IZA DP No. 9317: Unfair Wage Perceptions and Sleep: Evidence from German Survey Data
published in: Journal of Applied Social Science, 134(4), 413-428
The author uses large-scale German survey data for the years 2009, 2011 and 2013 in order to analyze the nexus between the individual perception of being unfairly paid and measures for quantity and quality of sleep, namely, hours of sleep during workweek and during weekend, happiness with sleep, and sleep disorders diagnosed by a doctor. Main findings of the regression analysis are that workers, who perceive their own wage as unfair, sleep significantly less during the workweek (1.2 to 2.5 percent), are significantly less satisfied with their sleep (1 to 5 percent) and are significantly more likely to have sleep disorders (7 to 36 percent). Moreover, workers with more weekly working hours sleep significantly less during the workweek (0.1 to 0.2 percent per hour) and are significantly less satisfied with their sleep (0.1 to 0.2 percent per hour).

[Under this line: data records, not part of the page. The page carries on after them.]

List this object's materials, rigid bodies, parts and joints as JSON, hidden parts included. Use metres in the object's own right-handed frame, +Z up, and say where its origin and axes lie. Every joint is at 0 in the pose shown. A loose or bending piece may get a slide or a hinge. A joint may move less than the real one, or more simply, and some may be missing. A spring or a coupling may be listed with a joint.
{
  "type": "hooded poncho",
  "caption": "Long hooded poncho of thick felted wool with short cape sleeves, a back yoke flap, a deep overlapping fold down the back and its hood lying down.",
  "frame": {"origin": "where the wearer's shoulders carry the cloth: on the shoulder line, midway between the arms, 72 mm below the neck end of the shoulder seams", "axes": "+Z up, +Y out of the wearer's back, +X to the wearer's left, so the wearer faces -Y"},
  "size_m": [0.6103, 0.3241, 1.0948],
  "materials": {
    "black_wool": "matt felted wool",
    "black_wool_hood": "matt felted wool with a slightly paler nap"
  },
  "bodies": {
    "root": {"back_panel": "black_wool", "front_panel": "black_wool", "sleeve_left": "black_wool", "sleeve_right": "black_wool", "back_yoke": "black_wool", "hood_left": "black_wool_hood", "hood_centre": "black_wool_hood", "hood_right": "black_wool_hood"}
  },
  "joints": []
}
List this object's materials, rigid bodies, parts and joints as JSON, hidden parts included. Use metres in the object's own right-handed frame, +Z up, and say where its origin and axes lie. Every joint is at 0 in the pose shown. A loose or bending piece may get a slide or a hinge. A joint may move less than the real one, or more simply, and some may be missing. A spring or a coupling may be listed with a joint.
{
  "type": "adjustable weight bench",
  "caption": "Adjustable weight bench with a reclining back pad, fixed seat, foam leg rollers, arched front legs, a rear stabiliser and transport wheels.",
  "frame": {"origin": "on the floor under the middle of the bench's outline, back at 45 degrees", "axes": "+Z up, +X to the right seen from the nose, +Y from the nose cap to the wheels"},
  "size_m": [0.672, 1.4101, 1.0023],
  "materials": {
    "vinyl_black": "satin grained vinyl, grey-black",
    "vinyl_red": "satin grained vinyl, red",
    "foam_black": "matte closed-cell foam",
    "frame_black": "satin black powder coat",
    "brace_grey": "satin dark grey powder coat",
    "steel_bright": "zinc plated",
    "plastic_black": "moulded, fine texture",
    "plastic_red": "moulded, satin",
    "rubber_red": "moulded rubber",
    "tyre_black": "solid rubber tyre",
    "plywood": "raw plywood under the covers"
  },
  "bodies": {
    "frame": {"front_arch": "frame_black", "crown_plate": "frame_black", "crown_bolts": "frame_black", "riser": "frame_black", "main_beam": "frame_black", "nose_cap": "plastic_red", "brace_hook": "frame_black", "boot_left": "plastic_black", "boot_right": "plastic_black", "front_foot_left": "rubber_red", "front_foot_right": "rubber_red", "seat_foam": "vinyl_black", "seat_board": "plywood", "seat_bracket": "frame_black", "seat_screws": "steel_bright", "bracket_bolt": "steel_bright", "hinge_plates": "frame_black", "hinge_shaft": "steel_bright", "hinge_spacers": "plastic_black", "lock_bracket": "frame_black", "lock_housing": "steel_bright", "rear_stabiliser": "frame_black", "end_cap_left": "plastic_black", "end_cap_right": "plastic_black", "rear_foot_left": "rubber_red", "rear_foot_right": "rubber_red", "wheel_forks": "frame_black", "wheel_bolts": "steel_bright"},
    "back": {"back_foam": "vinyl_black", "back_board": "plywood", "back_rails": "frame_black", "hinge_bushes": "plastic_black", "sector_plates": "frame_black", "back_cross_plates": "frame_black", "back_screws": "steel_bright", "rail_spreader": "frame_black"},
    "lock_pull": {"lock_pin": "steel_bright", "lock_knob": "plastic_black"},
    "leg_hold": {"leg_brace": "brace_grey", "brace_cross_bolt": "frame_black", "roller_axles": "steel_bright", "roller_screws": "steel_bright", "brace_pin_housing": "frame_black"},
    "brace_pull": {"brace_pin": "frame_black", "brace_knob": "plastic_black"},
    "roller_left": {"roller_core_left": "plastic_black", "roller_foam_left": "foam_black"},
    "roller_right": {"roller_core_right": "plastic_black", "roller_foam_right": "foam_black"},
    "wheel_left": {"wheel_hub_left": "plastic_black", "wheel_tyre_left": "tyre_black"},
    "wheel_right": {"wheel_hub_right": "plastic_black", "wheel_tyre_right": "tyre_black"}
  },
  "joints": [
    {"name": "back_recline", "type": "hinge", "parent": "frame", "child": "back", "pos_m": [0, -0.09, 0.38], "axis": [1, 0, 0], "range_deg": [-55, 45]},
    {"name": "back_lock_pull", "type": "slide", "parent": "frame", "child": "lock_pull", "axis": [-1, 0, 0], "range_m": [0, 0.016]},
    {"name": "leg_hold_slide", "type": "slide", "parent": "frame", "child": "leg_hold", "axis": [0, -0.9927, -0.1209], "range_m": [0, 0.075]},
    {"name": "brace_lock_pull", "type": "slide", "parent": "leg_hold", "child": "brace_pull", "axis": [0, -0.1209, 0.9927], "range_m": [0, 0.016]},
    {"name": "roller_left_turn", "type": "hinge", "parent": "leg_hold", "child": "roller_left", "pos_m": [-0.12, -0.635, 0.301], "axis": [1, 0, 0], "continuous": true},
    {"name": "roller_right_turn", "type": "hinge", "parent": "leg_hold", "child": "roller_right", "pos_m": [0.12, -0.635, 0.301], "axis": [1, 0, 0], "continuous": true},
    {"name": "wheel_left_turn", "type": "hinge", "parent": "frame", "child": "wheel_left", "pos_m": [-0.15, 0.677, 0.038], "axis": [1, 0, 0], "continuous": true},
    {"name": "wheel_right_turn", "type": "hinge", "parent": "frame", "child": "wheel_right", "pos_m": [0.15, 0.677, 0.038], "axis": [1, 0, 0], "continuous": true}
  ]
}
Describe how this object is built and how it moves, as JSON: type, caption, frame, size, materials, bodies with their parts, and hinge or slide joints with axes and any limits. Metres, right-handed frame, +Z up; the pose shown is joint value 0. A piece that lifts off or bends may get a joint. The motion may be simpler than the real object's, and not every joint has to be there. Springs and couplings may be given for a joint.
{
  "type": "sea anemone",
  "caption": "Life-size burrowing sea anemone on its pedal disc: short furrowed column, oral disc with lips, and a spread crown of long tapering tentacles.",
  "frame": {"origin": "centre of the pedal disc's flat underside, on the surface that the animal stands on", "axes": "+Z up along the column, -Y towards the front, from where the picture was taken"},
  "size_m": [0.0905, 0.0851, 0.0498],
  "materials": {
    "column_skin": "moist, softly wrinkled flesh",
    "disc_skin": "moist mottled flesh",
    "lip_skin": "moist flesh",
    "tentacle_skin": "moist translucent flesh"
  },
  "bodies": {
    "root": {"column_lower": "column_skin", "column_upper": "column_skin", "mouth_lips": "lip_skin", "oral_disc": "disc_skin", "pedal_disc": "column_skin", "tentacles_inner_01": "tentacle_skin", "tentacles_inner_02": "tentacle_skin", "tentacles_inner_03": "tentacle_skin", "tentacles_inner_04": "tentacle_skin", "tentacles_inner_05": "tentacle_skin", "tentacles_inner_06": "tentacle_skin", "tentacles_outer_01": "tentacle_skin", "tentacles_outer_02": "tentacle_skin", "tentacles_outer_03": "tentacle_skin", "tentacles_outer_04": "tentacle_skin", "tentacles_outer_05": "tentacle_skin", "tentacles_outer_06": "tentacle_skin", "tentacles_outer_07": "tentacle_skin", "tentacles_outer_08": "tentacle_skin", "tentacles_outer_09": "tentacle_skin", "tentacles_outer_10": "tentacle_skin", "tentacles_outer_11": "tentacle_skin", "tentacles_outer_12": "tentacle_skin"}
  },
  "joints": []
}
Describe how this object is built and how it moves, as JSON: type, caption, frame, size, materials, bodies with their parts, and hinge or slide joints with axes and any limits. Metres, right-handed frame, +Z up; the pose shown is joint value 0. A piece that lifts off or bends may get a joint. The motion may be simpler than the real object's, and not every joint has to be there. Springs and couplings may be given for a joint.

The size of the hourly wage is however not significantly correlated with any of the sleep outcomes and the household income seems also of minor importance, even though the estimated coefficients have the expected signs implied by substitution and income effects. The overall results suggest that unfair wage perceptions, which are related to stress, negatively affect workers' sleep and, consequently, their health.